Signed-off-by: Mark Cave-Ayland <mark.cave-ayland@ilande.co.uk>
Reviewed-by: Laurent Vivier <laurent@vivier.eu>
Message-Id: <20210304221103.6369-38-mark.cave-ayland@ilande.co.uk>
I determined this by rummaging through the changes to the esp.c driver between 5.0.0 and 6.0.0 until I stumbled across this one. I can make the problem go away with this simple change:
--- esp.c.orig 2022-04-19 12:10:27.000000000 -0700
+++ esp.c 2022-07-25 19:57:06.602665000 -0700
@@ -433,7 +433,7 @@
trace_esp_handle_satn_stop(fifo8_num_used(&s->cmdfifo));
s->do_cmd = 1;
s->cmdfifo_cdb_offset = 1;
- s->rregs[ESP_RSTAT] = STAT_MO;
+ s->rregs[ESP_RSTAT] = STAT_TC | STAT_CD /*STAT_MO*/;
s->rregs[ESP_RINTR] |= INTR_BS | INTR_FC;
s->rregs[ESP_RSEQ] = SEQ_MO;
esp_raise_irq(s);
NOTE: I am not sure if this is a proper fix, as I don't know enough about SCSI or the esp controller. All I know is putting this back the way it was makes SunOS happy again. Unfortunately it may also break something else, so somebody more knowledgeable than I should investigate further.
If you're worried that reproducing this will be difficult, don't be. I prepared detailed instructions, scripts and all the images you should need to create a virtual SunOS disk and install the OS on it. This includes the OpenProm images and installation ISO.
You can find everything here (consult readme.txt for details):
http://people.freebsd.org/~wpaul/sunos-qemu
The quick install option is very simple. Once you finish writing the OS to the disk and try to boot off it the first time, you should encounter the error above.
But wait, there's more.
SunOS 4 has this quirk where it only works with CD-ROM drives that report a block size of 512 bytes, instead of the default of 2048. Now, I realize that just recently, there was a change committed that allows the guest to change the block size with the MODE SELECT command.
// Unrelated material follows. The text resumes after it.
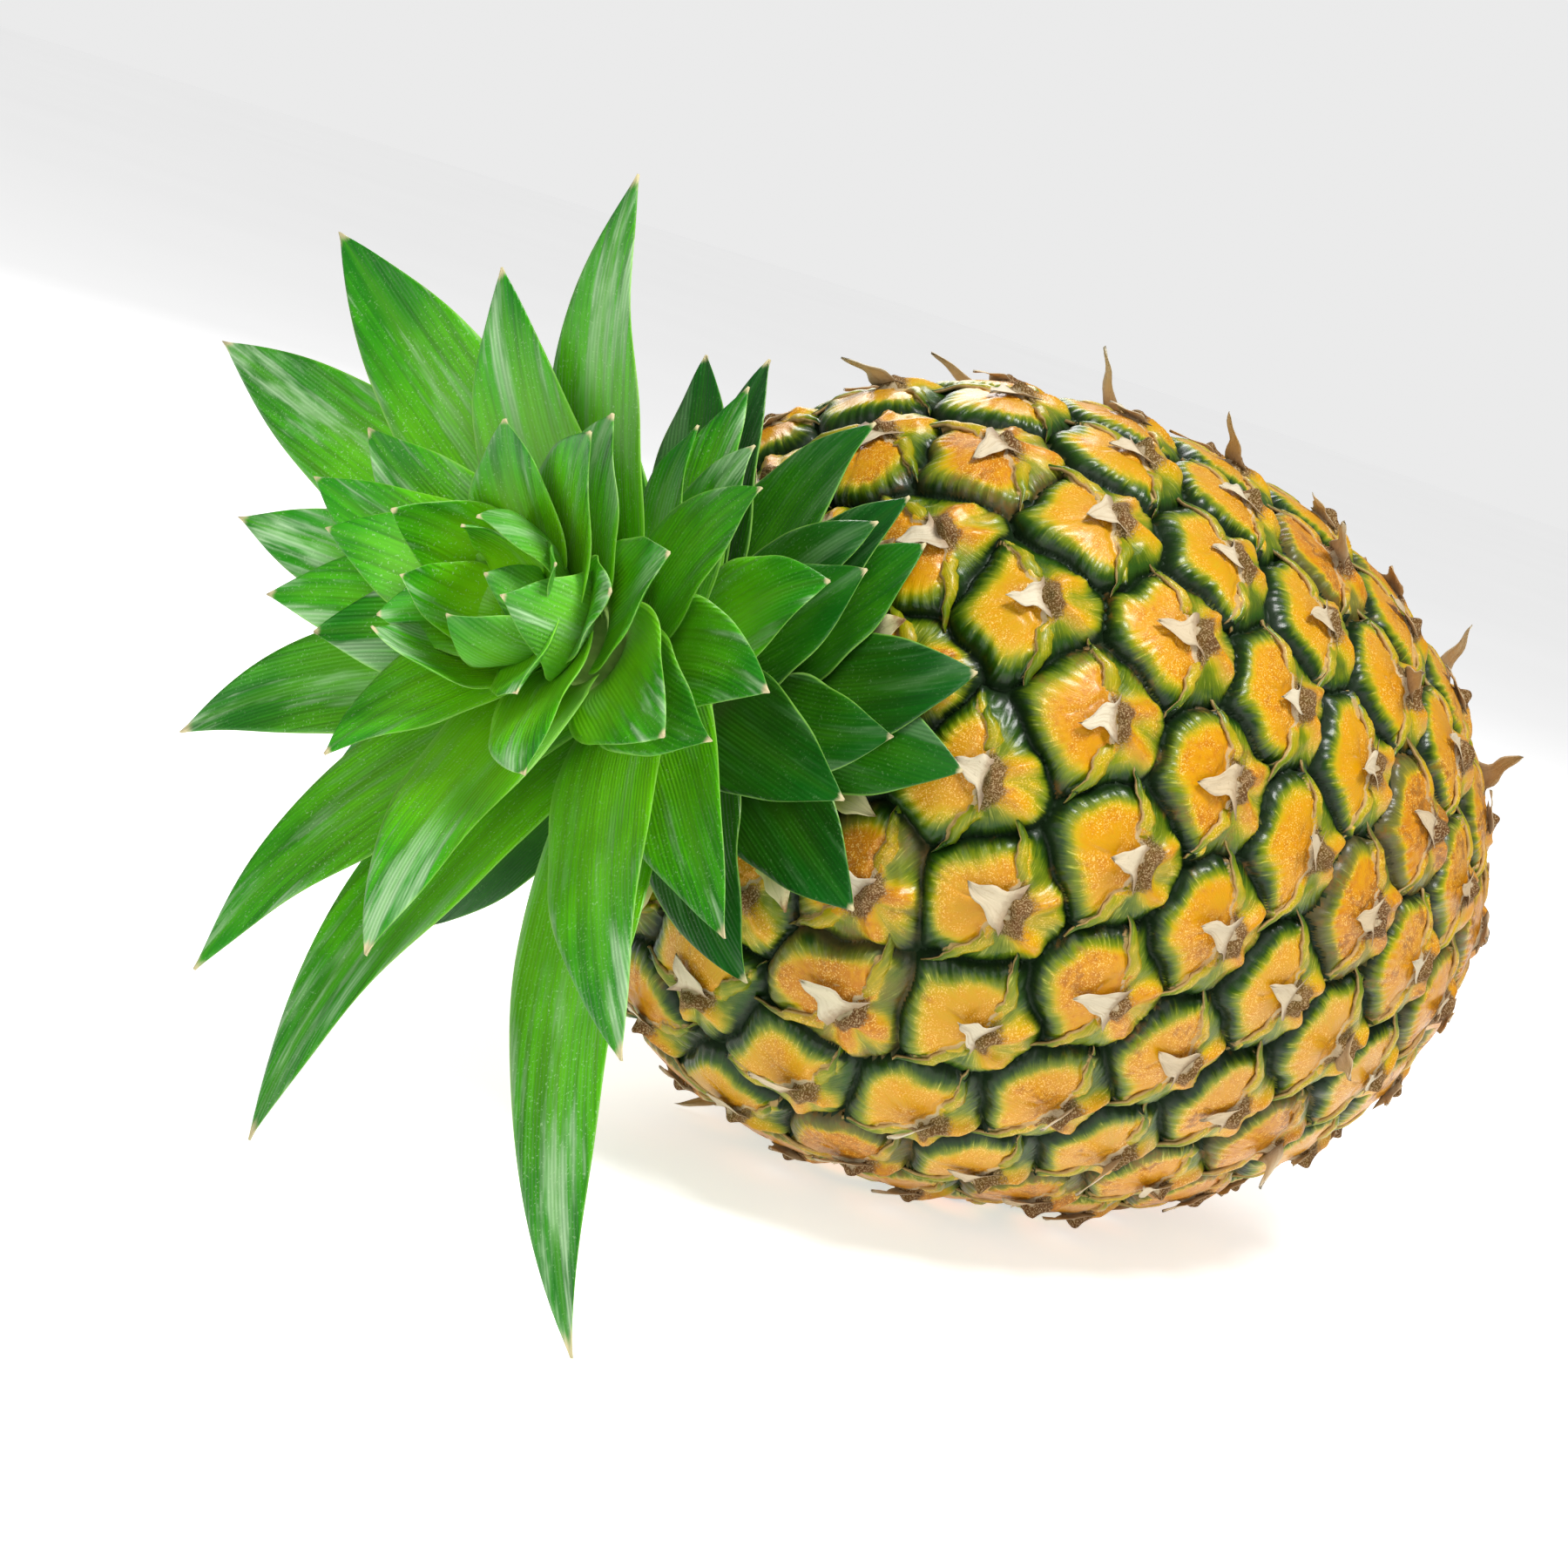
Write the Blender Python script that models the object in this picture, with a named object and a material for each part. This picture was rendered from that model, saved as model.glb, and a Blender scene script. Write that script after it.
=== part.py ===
"""A whole pineapple lying on its side: fruit, cut stalk, crown core and crown leaves.

The fruit is modelled upright about its own axis, crown end up, and then laid down.  Its eyes sit
on the spiral lattice in which pineapple eyes grow.  The crown leaves grow from a tapering core,
and each follows its own flaring surface, nested inside that of the leaf below it.
Lengths are in metres and angles in degrees, unless a name says otherwise.
"""
import math

import bmesh
import bpy
import numpy as np
from mathutils import Matrix, Vector

# The fruit: a barrel with a blunt shoulder at the crown and a tapering one at the stalk
FRUIT_RADIUS = 0.060
CROWN_END = 1.256 * FRUIT_RADIUS
STALK_END = 1.419 * FRUIT_RADIUS
CROWN_SHOULDER = 3.0
STALK_SHOULDER = 1.9
NECK_RADIUS = 0.019
BASE_RADIUS = 0.017
NECK_DISH = 0.001
BASE_DISH = 0.003

# The eyes of the rind, one after another down a spiral that starts at the crown
EYE_TURN = -137.39
EYE_AREA = 0.0918 * FRUIT_RADIUS ** 2
REFERENCE_EYE_HEIGHT = 1.051 * FRUIT_RADIUS
REFERENCE_EYE_ANGLE = -48.4
EYE_BULGE = 0.0011
GROOVE_DEPTH = 0.0013
GROOVE_WIDTH = 0.0045

# How it lies
TILT = 6.8
CROWN_BEND = 5.0
BELLY_CUT = 0.0013
BELLY_SMOOTH_INNER = 0.016
BELLY_SMOOTH_OUTER = 0.030
FIT_GAP = 0.0003

# Cut stalk and crown core
STALK_RADIUS = 0.0115
STALK_LENGTH = 0.009
CORE_LENGTH = 0.042
CORE_RADIUS_LOW = 0.0135
CORE_RADIUS_HIGH = 0.0022

# Crown leaves: the angle from the crown axis at the base and at the tip of the lowest leaf, and
# of a leaf at the heart
LEAF_THICKNESS = 0.0006
LEAF_ROWS = 9
LEAF_WRAP = 48.0
LEAF_STANDOFF = 0.0015
LOW_OPENING = (84.0, 122.0)
HEART_OPENING = (30.0, 52.0)
FIRST_LEAF_RISE = 0.0010
LEAF_SPACING = 0.00072
LEAF_SWEEP = 7.0

# Each crown leaf from the fruit up to the heart: direction around the crown axis (0 is up as the
# fruit lies, 90 is to the back), length and greatest width in millimetres.  A leaf of length
# PROP reaches the ground and props the crown up.
PROP = 0
BASAL_LEAVES = (
    (-81, 27, 19), (-67, 27, 19), (150, 28, 19), (-38, 24, 18), (-112, 28, 19), (70, 28, 18),
    (-86, 21, 16), (-175, 32, 19), (-30, 28, 17), (110, 30, 19), (-6, 32, 19), (-138, 34, 19),
    (-30, 25, 16), (14, 35, 17), (-51, 23, 19), (165, 38, 19), (18, 35, 18), (-95, 32, 18),
)
OUTER_LEAVES = (
    (12, 30, 16), (124, 49, 21), (-46, 23, 18), (80, 92, 25), (-146, PROP, 23), (-4, 24, 15),
    (115, 67, 23), (-115, 46, 20), (33, 33, 16), (172, PROP, 23), (5, 24, 11), (-132, 62, 21),
    (59, 70, 26), (-78, 36, 18), (155, 62, 22), (-40, 32, 17), (97, 53, 21), (-100, 40, 18),
    (12, 55, 21),
)
INNER_LEAVES = (
    (103, 42, 18), (-98, 36, 17), (34, 44, 18), (-165, 50, 19), (76, 36, 17), (-62, 27, 15),
    (116, 30, 17), (-8, 27, 16), (-130, 32, 15), (87, 35, 15), (-70, 22, 13), (160, 30, 15),
    (-20, 28, 15), (90, 28, 15), (-115, 24, 13), (16, 23, 14), (116, 17, 12), (-60, 18, 11),
)

COLOURS = {
    "rind": ((0.52, 0.30, 0.03), 0.55),
    "stalk": ((0.42, 0.30, 0.16), 0.85),
    "core": ((0.40, 0.55, 0.20), 0.60),
    "leaf": ((0.06, 0.25, 0.03), 0.40),
}


def shoulder(z):
    """Radius of the smooth barrel at height z above its widest ring."""
    if z >= 0.0:
        reach, power = CROWN_END, CROWN_SHOULDER
    else:
        reach, power = STALK_END, STALK_SHOULDER
    fill = max(0.0, 1.0 - abs(z / reach) ** power)
    return FRUIT_RADIUS * fill ** (1.0 / power)


def height_at_radius(radius, reach, power):
    """Distance from the widest ring at which the barrel has narrowed to this radius."""
    return reach * (1.0 - (radius / FRUIT_RADIUS) ** power) ** (1.0 / power)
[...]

However this doesn't seem to be good enough for SunOS (I tried it, it still hates the drive). Note that scsi-disk.c hard codes the block size for CD-ROMs to 2058 in scsi_cd_realize(). What would be really nice is if was possible to override this from the command line, and that addresses the problem quite nicely.
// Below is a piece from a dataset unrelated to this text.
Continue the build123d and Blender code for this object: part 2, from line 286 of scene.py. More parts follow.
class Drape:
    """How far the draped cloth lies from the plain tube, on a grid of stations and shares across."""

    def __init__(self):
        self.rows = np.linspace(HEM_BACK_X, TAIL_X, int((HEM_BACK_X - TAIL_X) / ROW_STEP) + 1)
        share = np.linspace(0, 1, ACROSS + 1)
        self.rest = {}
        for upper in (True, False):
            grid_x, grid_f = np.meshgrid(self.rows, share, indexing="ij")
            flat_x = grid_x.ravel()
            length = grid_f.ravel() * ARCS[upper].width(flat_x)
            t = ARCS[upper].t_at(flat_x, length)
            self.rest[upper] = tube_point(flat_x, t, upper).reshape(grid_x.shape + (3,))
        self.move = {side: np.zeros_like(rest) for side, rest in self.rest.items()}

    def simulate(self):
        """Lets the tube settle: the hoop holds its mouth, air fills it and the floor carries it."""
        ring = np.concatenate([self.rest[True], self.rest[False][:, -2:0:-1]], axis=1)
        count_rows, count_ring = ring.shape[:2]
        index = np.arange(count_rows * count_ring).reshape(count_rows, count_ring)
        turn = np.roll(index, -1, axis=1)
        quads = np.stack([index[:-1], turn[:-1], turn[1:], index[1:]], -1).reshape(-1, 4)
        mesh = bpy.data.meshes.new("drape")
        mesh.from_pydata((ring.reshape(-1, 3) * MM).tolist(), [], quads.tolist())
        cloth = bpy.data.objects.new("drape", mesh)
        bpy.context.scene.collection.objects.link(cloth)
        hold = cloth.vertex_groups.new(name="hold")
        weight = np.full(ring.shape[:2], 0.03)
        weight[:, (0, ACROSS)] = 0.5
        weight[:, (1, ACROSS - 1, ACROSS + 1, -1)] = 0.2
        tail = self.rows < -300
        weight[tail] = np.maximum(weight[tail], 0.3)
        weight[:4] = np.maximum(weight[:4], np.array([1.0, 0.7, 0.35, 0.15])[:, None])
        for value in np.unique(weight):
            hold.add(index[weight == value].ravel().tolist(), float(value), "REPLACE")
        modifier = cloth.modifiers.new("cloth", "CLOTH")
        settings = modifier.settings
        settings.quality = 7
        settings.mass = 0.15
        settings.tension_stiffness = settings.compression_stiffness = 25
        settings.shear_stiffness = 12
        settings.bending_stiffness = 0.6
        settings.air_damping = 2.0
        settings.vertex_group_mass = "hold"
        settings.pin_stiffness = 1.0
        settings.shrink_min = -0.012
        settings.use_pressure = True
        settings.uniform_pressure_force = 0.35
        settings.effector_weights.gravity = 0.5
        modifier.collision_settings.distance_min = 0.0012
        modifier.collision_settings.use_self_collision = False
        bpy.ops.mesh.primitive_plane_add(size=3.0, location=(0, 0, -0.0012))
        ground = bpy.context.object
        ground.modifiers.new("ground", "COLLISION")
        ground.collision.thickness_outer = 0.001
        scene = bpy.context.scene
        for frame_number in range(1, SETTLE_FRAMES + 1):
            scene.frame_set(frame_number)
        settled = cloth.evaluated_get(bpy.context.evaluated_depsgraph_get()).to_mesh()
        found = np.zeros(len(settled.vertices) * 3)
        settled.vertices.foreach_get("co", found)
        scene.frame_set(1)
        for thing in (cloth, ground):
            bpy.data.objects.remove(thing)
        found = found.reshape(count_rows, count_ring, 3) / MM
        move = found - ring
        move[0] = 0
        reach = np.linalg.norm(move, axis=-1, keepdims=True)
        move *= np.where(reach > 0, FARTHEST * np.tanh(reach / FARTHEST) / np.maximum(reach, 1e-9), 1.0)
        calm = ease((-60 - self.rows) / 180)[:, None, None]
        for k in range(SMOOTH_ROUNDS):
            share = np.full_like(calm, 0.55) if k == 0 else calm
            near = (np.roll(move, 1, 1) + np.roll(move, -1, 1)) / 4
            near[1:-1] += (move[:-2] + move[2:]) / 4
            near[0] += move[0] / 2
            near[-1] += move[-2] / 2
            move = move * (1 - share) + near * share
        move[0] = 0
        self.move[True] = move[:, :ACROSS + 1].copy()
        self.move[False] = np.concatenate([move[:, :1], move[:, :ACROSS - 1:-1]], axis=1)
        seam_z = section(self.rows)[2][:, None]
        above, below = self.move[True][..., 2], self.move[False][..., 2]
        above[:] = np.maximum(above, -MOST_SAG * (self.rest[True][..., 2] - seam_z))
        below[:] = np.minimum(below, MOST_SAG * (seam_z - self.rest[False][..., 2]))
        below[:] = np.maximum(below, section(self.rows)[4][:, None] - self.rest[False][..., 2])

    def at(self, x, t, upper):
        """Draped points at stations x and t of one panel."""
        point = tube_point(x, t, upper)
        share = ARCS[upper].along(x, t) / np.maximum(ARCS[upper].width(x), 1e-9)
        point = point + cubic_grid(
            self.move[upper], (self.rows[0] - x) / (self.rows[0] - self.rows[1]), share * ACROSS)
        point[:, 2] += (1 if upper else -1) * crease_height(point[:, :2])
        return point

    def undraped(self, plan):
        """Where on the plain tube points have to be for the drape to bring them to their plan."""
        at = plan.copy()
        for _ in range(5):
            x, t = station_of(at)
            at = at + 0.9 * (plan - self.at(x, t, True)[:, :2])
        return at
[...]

At the same URL above, I also provided a small patch to scsi-disk.c which implements this feature. This allows the user to set the initial block size with logical_block_size=512 when specifying the device parameters. The qemu_sparc5.sh and qemu_sparc20.sh scripts show an example of this.
One more thing: I wanted to simulate a SPARCstation 20, but I found that SunOS 4 would panic when I tried to boot it with this configuration, even if I used the correct SS20 OpenProm image. The problem here has to do with the SUNW,DBRIe device. QEMU doesn't simulate this device, but it creates dummy resources for it, including a PROM space. The problem is that this space is empty. This causes the OpenProm to create a node with an empty "name" property, which is a condition the SunOS kernel doesn't expect. The result is that the kernel tries to dereference a NULL pointer and panics. (The OpenProm code itself seems to let it slide.)
To work around this, I patched the sun4m.c code to create the SUNW,DBRIe device such that its PROM space can actually be populated with an FCode image, and I created a simple one with a valid name property so that the kernel doesn't panic. SunOS complains later that it can't find the audio device because it's not actually implemented, but at least it doesn't crash.
I don't know how this would actually be addressed in QEMU proper since the existing FCode images that QEMU uses come from OpenBios.
Finally, one thing I haven't figured out is that using the -smp flag with SunOS 4 never seems to work. The OpenProms and the SunOS kernel only ever seem to detect one CPU. I am not that broken up about this though, because SunOS 4 never really did SMP very well to begin with.
Steps to reproduce
Download all the files at:
http://people.freebsd.org/~wpaul/sunos-qemu
You can download just:
http://people.freebsd.org/~wpaul/sunos-qemu/sunos-qemu.tar.gz
if you want everything in one shot.
Read the readme.txt file. This will walk you through trying to create a bootable SunOS system. You should apply the CD-ROM patch to scsi-disk.c and use the qemu_sparc5.sh script initially. This should allow you to install the miniroot from the CD image onto the virtual hard drive, but it will fail booting due to the esp controller problem. The qemu_sparc20.sh script will only boot successfully if you apply the sun4m.c patch and copy QEMU,dbri.bin to the QEMU firmware directory.
Additional information
I'm not planning to provide a pull request for any of this. As I said, I'm not sure if my fixes are necessarily correct (especially the esp.c one). I'm satisfied that they work for me, but I want to leave it to the appropriate maintainers do decide how to best deal with these things.
I would be happy to answer questions and test candidate fixes though.